If you associate the term “rural” with acres and acres of farmland and assume you wouldn’t be eligible for a USDA loan, you’ll be pleasantly surprised to discover that the USDA uses a much broader definition of the term. In general, rural areas with a population of less than 35,000 are eligible for these programs. You can type in the address of any property at the USDA Income and Property Eligibility website to see if it is considered rural.

Is it as easy as it seems to qualify?

Although there are multiple points of qualifications for USDA loans, L’Altrella says there are two that carry the most weight. “The biggest factors are the income eligibility and the address of the property,” she said. If those criteria are met, the rest of the qualifying process should go relatively smoothly.

How long is the approval process?

The time it takes to process applications for the USDA’s direct program varies based on funding availability and program demand for a particular area. Staffing plays a factor as well, and with many applications coming in per employee, the processing time can take longer, Lacoste said.

Approval time for the guaranteed program varies by private lender. Lacoste suggests prospective buyers call multiple lenders and inquire about their processing time.

Is there a maximum loan amount?

The direct program has a maximum loan amount based on your state and county — you’ll find out the amount when you apply. There is no maximum loan amount in the guaranteed program.

Can I buy a foreclosure or short-sale property with a USDA loan?

Yes, provided the home passes inspection, you can use these loans to purchase a foreclosure or short-sale home.

What are the interest rates and terms of the loan?

USDA loans provide fixed interest rates based on current market rates.

“The interest rates range from 1 percent up to our [current] maximum of 3.75 percent,” Lacoste said about the direct program, with the applicant’s income level and family size determining the exact rate.

“Because of the subsidy feature, if you are in a very-low-income for a family of five, you get the 1 percent payment. Anywhere in between very-low-income [and low-income], our system makes the determination if you pay 1 percent, 1.5 percent, 2 percent, 2.5 percent … up to 3.75 percent.”

The loan term for the direct program is up to 33 years, and there is a 38-year option available for those who cannot afford the 33-year term. Interest rates in the guaranteed program vary by lender and currently range from 4.25 percent to 6 percent. Guaranteed loans are based on a 30-year term.

USDA loans come with an annual fee, currently .35 percent and an up-front fee, currently 1 percent, which you roll into the loan amount, according to L’Altrella. Again, these loans typically require no down payment; but a buyer who exceeds the asset limits might be asked to use a portion of those assets to guarantee the loan.  

How to find a USDA-approved home

The process of identifying an eligible property is quick and easy. Visit the USDA Income and Property Eligibility website, select the program you’re interested in, and just type any address to see if it qualifies. L’Altrella mentions that sometimes homes within the same neighborhood have differing status, so be sure the check the property’s specific address.

Getting a USDA loan

If you are interested in pursuing a USDA loan, first determine which program you want to apply for — direct or guaranteed — and then check your eligibility.

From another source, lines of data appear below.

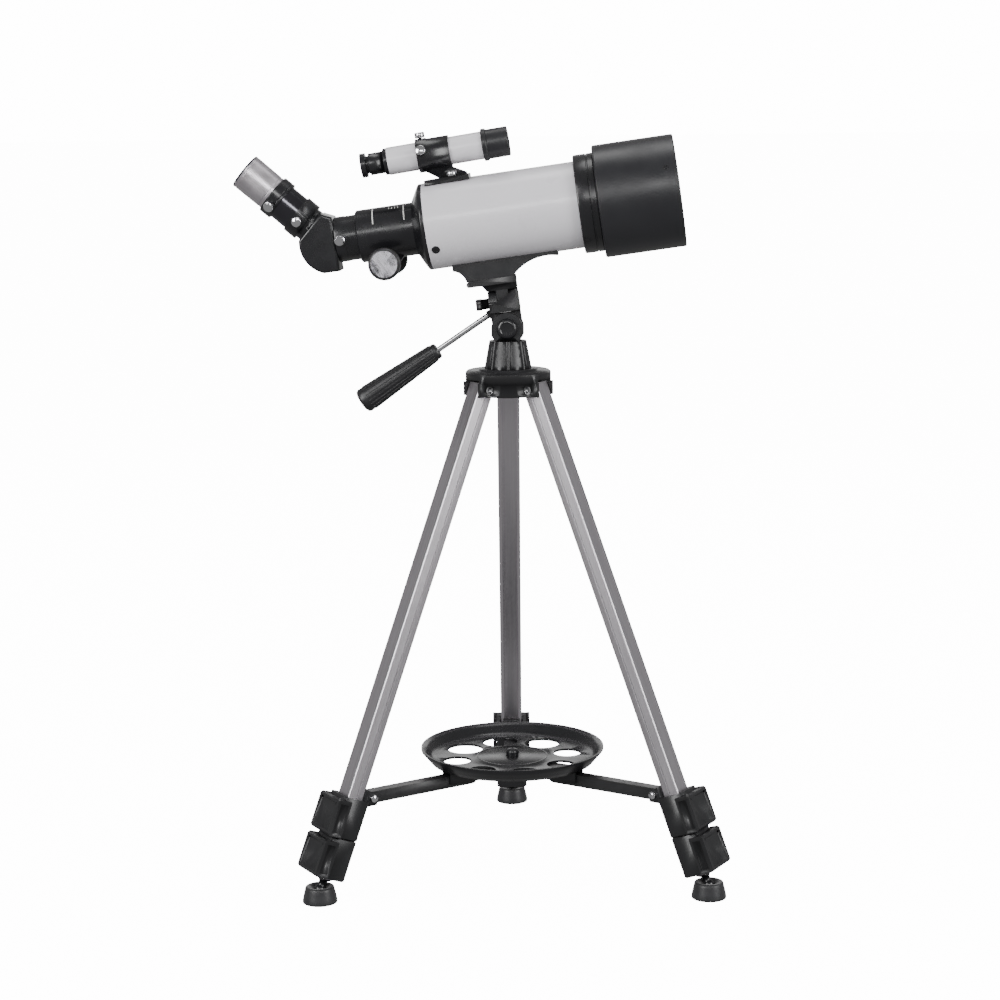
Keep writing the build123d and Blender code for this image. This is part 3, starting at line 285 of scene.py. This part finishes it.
def white_ink():
    """Pad-printed white ink: flat and slightly grey where it is thin."""
    material, shader, place = new_material("ink_white_printed", {"Roughness": 0.6, "IOR": 1.5})
    tint(material, shader, grain(material, place, 0.8), "#A9A9A6", "#E2E2DE")
    return material


ENAMEL, GLOSS, SATIN, SHIELD = white_enamel(), gloss_abs(), satin_abs(), painted_shield()
BLACKING, BLASTED, CHROME, DISC = matt_black(), blasted_aluminium(), chrome(), disc_metal()
DARK_CHROME = dark_chrome()
RUBBER, GLASS, INK = rubber(), coated_glass(), white_ink()
ALUMINIUM = {number: drawn_aluminium(f"aluminium_anodised_leg_{number}", LEGS[number]) for number in LEGS}


# --- shapes -----------------------------------------------------------------------------
def turned(points, steps=96):
    """Solid turned about X from the closed (x, radius) outline of its half section."""
    shape = bmesh.new()
    ring = [shape.verts.new((x, 0, radius)) for x, radius in points]
    edges = [shape.edges.new(pair) for pair in zip(ring, ring[1:] + ring[:1])]
    bmesh.ops.spin(shape, geom=ring + edges, cent=(0, 0, 0), axis=(1, 0, 0), dvec=(0, 0, 0),
                   angle=2 * pi, steps=steps, use_merge=True)
    bmesh.ops.remove_doubles(shape, verts=shape.verts, dist=1e-3)
    bmesh.ops.dissolve_degenerate(shape, edges=shape.edges, dist=1e-3)
    return shape


def block(low, high):
    """Box between two corners."""
    low, high = Vector(low), Vector(high)
    shape = bmesh.new()
    size = Matrix.Diagonal((high - low).to_4d())
    size[3][3] = 1
    bmesh.ops.create_cube(shape, size=1, matrix=Matrix.Translation((low + high) / 2) @ size)
    return shape


def join(*shapes):
    """Several shapes as one."""
    scratch = bpy.data.meshes.new("scratch")
    whole = bmesh.new()
    for shape in shapes:
        shape.to_mesh(scratch)
        shape.free()
        whole.from_mesh(scratch)
    bpy.data.meshes.remove(scratch)
    return whole


def moved(shape, x=0, y=0, z=0, turn=0, axis="X"):
    """The shape turned about an axis through the origin, then moved."""
    shape.transform(Matrix.Translation((x, y, z)) @ Matrix.Rotation(radians(turn), 4, axis))
    return shape


def stood(shape, x, angle):
    """The shape turned from X to point away from the tube's axis, at x and at an angle round it."""
    shape.transform(Matrix.Translation((x, 0, 0)) @ Matrix.Rotation(radians(angle), 4, "X")
                    @ Matrix.Rotation(radians(90), 4, "Z"))
    return shape


def blacken(made, place, reach, start=-1e6):
    """Gives matt blacking to the faces of a piece that lie inside a radius and past a start along X."""
    made.data.materials.append(BLACKING)
    back = place.inverted()
    for face in made.data.polygons:
        middle = back @ face.center
        if middle.yz.length < reach and middle.x > start:
            face.material_index = 1


def piece(name, shape, place, material, body, nodes=(), edge=0.3, sharp=30):
    """Finished object: the shape in its place, with eased edges, riding on its body."""
    bmesh.ops.recalc_face_normals(shape, faces=shape.faces)
    shape.transform(place)
    mesh = bpy.data.meshes.new(name)
    shape.to_mesh(mesh)
    shape.free()
    return finished(name, mesh, [material], body, nodes, edge, sharp)


def finished(name, mesh, materials, body, nodes, edge, sharp):
    """Object of a mesh, with its materials, eased edges and body."""
    mesh.shade_smooth()
    mesh.set_sharp_from_angle(angle=radians(sharp))
    made = bpy.data.objects.new(name, mesh)
    bpy.context.scene.collection.objects.link(made)
    for material in materials:
        mesh.materials.append(material)
    if edge:
        ease = made.modifiers.new("eased edges", "BEVEL")
        ease.width = edge * MM
        ease.segments = 2
        ease.limit_method = "ANGLE"
        ease.angle_limit = radians(sharp)
        ease.harden_normals = True
    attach(made, body)
    if nodes:
        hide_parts(*nodes)
    return made


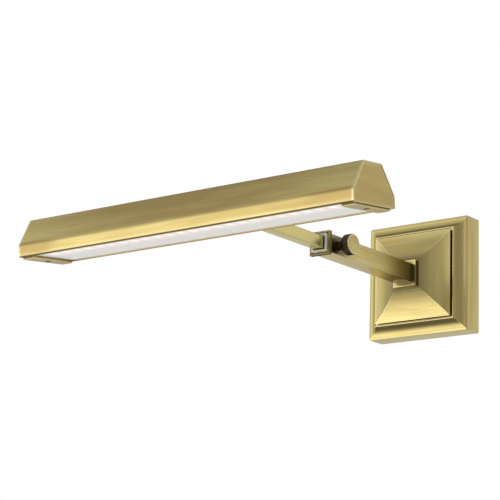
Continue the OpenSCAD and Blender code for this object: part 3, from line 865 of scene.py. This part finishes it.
def make_studio():
    """A plain room in soft light, white behind the lamp."""
    world = bpy.data.worlds.new("studio")
    bpy.context.scene.world = world
    world.use_nodes = True
    graph = Graph(world.node_tree)
    towards = graph.node("TexCoord").outputs["Generated"]
    x, y, height = (graph.coordinate(towards, axis) for axis in "xyz")
    azimuth = graph.math("ARCTAN2", x, graph.times(y, -1.0))
    elevation = graph.math("ARCSINE", height)
    below = graph.fit(height, -0.78, -0.42, GROUND - ROOM, 0.0)
    total = graph.plus(below, graph.fit(height, 0.45, 0.85, ROOM, CEILING))
    for box in SOFT_BOXES:
        centre_a, centre_e, width_a, width_e = (math.radians(value) for value in box[:4])
        falls = []
        for value, centre, width in ((azimuth, centre_a, width_a), (elevation, centre_e, width_e)):
            off = graph.math("DIVIDE", graph.minus(value, centre), width)
            falls.append(graph.math("POWER", off, 2.0))
        fall = graph.math("EXPONENT", graph.times(graph.plus(*falls), -1.0))
        total = graph.plus(total, graph.times(fall, box[4]))
    light = graph.node("Background", {"Color": (1.0, 0.99, 0.97, 1), "Strength": total})
    white = graph.node("Background", {"Color": (1, 1, 1, 1), "Strength": 1.0})
    seen = graph.node("LightPath").outputs["Is Camera Ray"]
    mixed = graph.node("MixShader", {0: seen, 1: light.outputs[0], 2: white.outputs[0]})
    graph.node("OutputWorld", {"Surface": mixed.outputs[0]})


# ---------- the lamp ----------

def dress():
    """Gives every CAD node its edges and material, and makes the pieces with finer relief."""
    plate = brass("brass_plate", "plate", age=0.45, hollow=4.5 * MM, wall=0.7 * MM, open_sky=0.75)
    pyramid = brass("brass_pyramid", "plate", age=0.42, hollow=6 * MM, wall=0.8 * MM, open_sky=0.95,
                    seat=15.5 * MM)
    small = brass("brass_small", "y", age=0.3, hollow=2 * MM, wall=0.6 * MM)
    sliding = brass("brass_sliding", "y", age=-0.1, hollow=7 * MM, wall=0.9 * MM, lines=0.4, open_sky=0.95)
    level = brass("brass_along_x", "x", age=0.62, hollow=1.5 * MM, wall=0.9 * MM, folds=(0.94, 0.87),
                  ends=0.14)
    outward = brass("brass_along_y", "y", age=0.4, hollow=26 * MM, open_sky=1.0, root=105 * MM,
                    folds=(0.84, 0.76))
    collar = brass("brass_collar", "y", age=0.4, hollow=6 * MM, wall=0.6 * MM, open_sky=0.98)
    flange = bronze("flange_brass", (0.17, 0.122, 0.06), (0.52, 0.41, 0.205))
    knob_face = brass("brass_knob", "y", age=0.4, hollow=2 * MM, wall=2.2 * MM)
    caps = brass("brass_caps", "y", age=0.9, hollow=2 * MM, lines=0.6, wall=0.6 * MM)
    blocks = brass("brass_blocks", "y", age=0.8, hollow=4 * MM, lines=0.6, wall=0.4 * MM, open_sky=1.0)
    rim = bronze("knurled_bronze")
    patina = bronze("dark_patina", (0.10, 0.072, 0.038), (0.34, 0.255, 0.13))
    zinc = metal("zinc_plate", (0.60, 0.61, 0.63), (0.50, 0.52, 0.56))
    mill = metal("mill_aluminium", (0.75, 0.76, 0.77), (0.68, 0.69, 0.71), grain="x")
    pale = plastic("pale_nylon", (0.82, 0.83, 0.62), (0.87, 0.88, 0.68), rough=0.35)
    black = plastic("black_nylon", (0.03, 0.03, 0.03), (0.05, 0.05, 0.05), rough=0.5)
    sleeve = plastic("lead_sleeve", (0.035, 0.035, 0.037), (0.05, 0.05, 0.05), rough=0.55)
    case = plastic("driver_case", (0.72, 0.72, 0.70), (0.66, 0.66, 0.64), rough=0.5)
    green = plastic("green_enamel", (0.02, 0.22, 0.06), (0.03, 0.27, 0.08), rough=0.3)
    board = plastic("white_board", (0.82, 0.82, 0.80), (0.86, 0.86, 0.84), rough=0.35)
    phosphor = plastic("led_phosphor", (0.85, 0.62, 0.16), (0.90, 0.68, 0.22), rough=0.25)
    diffuser = frosted("frosted_acrylic")

    # node: (material, width of its rounded edges in millimetres)
    finish = {
        "arm_collar": (collar, 0.4), "canopy_screws": (small, 0.2), "mounting_bracket": (zinc, 0.5),
        "ground_screw": (green, 0.2), "nipple_nut": (zinc, 0.5),
        "root_plug": (small, 0.3), "outer_tube": (outward, 0.7), "mouth_flange": (flange, 0.25),
        "guide_bushing": (pale, 0.3), "clamp_insert": (patina, 0.3), "feed_lead": (sleeve, 0.1),
        "inner_tube": (sliding, 0.2), "slide_shoe": (pale, 0.3), "arm_tip": (small, 0.25),
        "arm_lead": (sleeve, 0.1), "clamp_pad": (black, 0.15), "thumbscrew_shank": (patina, 0.15),
        "end_cap_left": (caps, 0.3), "end_cap_right": (caps, 0.3), "hinge_bracket": (small, 0.4),
        "bracket_screws": (small, 0.2), "bracket_nuts": (zinc, 0.2), "tilt_screw": (small, 0.2),
        "tilt_nut": (small, 0.3), "spring_washer": (zinc, 0.15), "friction_washers": (black, 0.1),
        "led_tray": (mill, 0.4), "led_board": (board, 0.15), "led_chips": (phosphor, 0.15),
        "diffuser": (diffuser, 0.3), "end_block_left": (blocks, 0.4), "end_block_right": (blocks, 0.4),
        "block_screws": (patina, 0.15), "head_lead": (sleeve, 0.1),
    }
    smoother = make_smoother()
    for node, (material, width) in finish.items():
        paint(node, material)
        soften(node, width, smoother)
    make_canopy(plate)
    make_pyramid(pyramid)
    make_shade(level)
    make_knob(rim, knob_face)
    make_nipple(small)
    make_star_washer(zinc)
    make_driver(case)


make_camera()
make_studio()
make_floor()
dress()
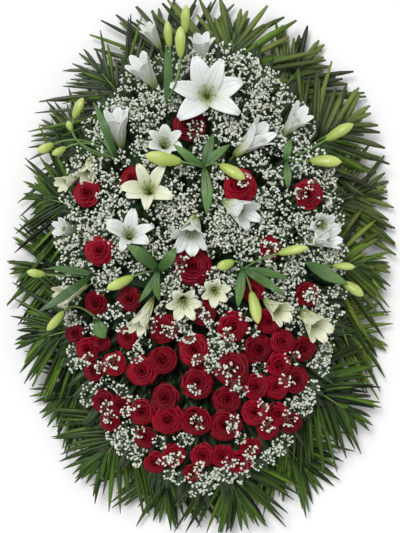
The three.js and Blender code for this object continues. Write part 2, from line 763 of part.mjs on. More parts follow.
function buildSprays() {
  const random = seeded(37);
  const places = hubPlaces(random);
  const sprays = Object.entries(SPRAYS).map(([name, hole]) => {
    return { name, column: freeColumn(...hole), places: [] };
  });
  for (const place of places) {
    const distance = (spray) => spray.column.distanceTo(place);
    sprays.reduce((best, spray) => (distance(spray) < distance(best) ? spray : best)).places.push(place);
  }
  for (const { name, column, places: ends } of sprays) {
    const foot = vec(column.x, column.y, foamHeight(column.x, column.y) - STEM_DEPTH);
    const crown = crownOver(column);
    const solids = [stem([foot, crown.clone().add(vec(0, 0, TWIG_STEP * ends.length + 2))], STEM_RADIUS)];
    drill(foot, crown, STEM_RADIUS);
    for (const [i, place] of ends.entries()) {
      const half = crown.clone().lerp(place, 0.5);
      half.z = domeHeight(half.x, half.y) + TWIG.over;
      const near = place.clone().setZ(domeHeight(place.x, place.y) + TWIG.end);
      const path = clearOver([crown.clone().setZ(crown.z + TWIG_STEP * i), half, near], CELL, TWIG.clear);
      if (path[2].z > domeHeight(place.x, place.y) + HUB.highest || path[1].z > crown.z + HUB.highest) {
        continue;
      }
      path.push(place.clone().setZ(path[2].z + HUB.rise));
      solids.push(twigWithFlorets(path, random));
    }
    const body = joined(solids);
    raiseHeights(body);
    addNode(name, body, MATERIALS.breath);
  }
}

// Points at even steps round the outline
function outlinePoints(count) {
  const fine = 1440;
  const points = [];
  for (let i = 0; i <= fine; i++) {
    const angle = (2 * Math.PI * i) / fine;
    const c = Math.cos(angle);
    const s = Math.sin(angle);
    const x = OUTLINE.halfWidth * Math.sign(c) * Math.abs(c) ** (2 / OUTLINE.power);
    const y = OUTLINE.halfHeight * Math.sign(s) * Math.abs(s) ** (2 / OUTLINE.power);
    points.push(vec(x, y));
  }
  const lengths = [0];
  for (let i = 1; i < points.length; i++) {
    lengths.push(lengths[i - 1] + points[i].distanceTo(points[i - 1]));
  }
  const total = lengths[fine];
  const picks = [];
  for (let k = 0; k < count; k++) {
    const goal = (total * k) / count;
    picks.push(points[lengths.findIndex((length) => length >= goal)]);
  }
  return picks;
}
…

To pursue a direct loan with the USDA, you can start the process by contacting your state USDA Rural Development office. A representative will provide you with an application and directions for applying.

If you are pursuing a guaranteed loan, contact an approved lender directly. Not all approved lenders are on the list, Lacoste pointed out. He also said that a homebuyer can cross state lines to use a lender with more favorable terms, provided the lender is licensed to issue loans in your state.

Because interest rates and the application process vary by lender, Lacoste suggests prospective buyers reach out to several potential lenders to compare rates, closing costs and processing time before applying. If you need assistance with the process, you can reach out to your state’s Guaranteed Loan Coordinator.

Buyers looking to purchase a condo with a USDA loan will have separate criteria and guidelines to follow and should contact their state offices for further details. Once you complete the approval process, Lacoste said you will be granted a certificate of eligibility in writing — similar to a preapproval letter — that will last for 45 days while you shop for a home.

An underutilized option

A USDA loan is an excellent option for buyers with limited funds for a down payment or closing costs. With lower fees than other government-backed loans, these programs provide cost-effective solutions to financing.

Because USDA loan programs have not been advertised in recent years, many prospective homebuyers don’t know they exist. And many of those who do know about them assume they don’t qualify. If you’re looking to purchase a home in the near future, check and see if a USDA loan is a good fit for you.